Solution: MDEA structured a $3,000,000 C-PACE loan that included 36 months of interest reserve to allow the project to reach stabilization after the reposition. The term was for 20 years and featured a 20 year amortization. The interest rate was below 6%. Additionally, the building was able to achieve net zero status with the addition of the solar array and optimization of the HVAC system.

What are the biggest challenges?

We’ve heard from many multifamily building owners that it can be frustrating when they can’t fully control the energy use in their buildings. While this is a challenge, it has also helped to identify an opportunity. Most of the energy consumption in apartment buildings is driven by the tenants. Now, building owners are helping tenants understand their energy use through engagement programs. There is a lot of opportunity in energy education, for everyone involved as well as the communities where we live, work and play. Some have considered providing real time updates (display screens, email alerts) and incentives for energy savings. There has also been discussion about the potential of restructuring leases to make energy use more transparent.

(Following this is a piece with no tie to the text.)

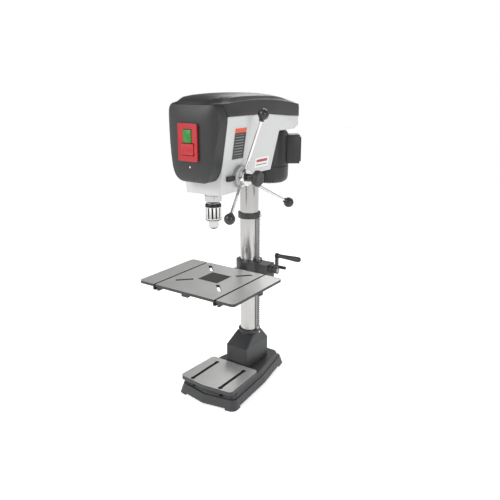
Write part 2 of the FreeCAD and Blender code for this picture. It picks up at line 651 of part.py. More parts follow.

Another challenge is that many owners are not looking to hold properties for the long-term because they want to meet their revenue goals and repay investors quick. In these cases, efficiency investment payback periods may be longer than desired. For example, if an energy efficiency measure’s payback period is ten years, and the building owner wants to sell in five, committing to the longer-term investment can be difficult. However, buyers are getting savvy about understanding energy performance regulations, and that these buildings must be in compliance. They are going to consider the financial investment required to hit the performance targets, and then factor that into their offer.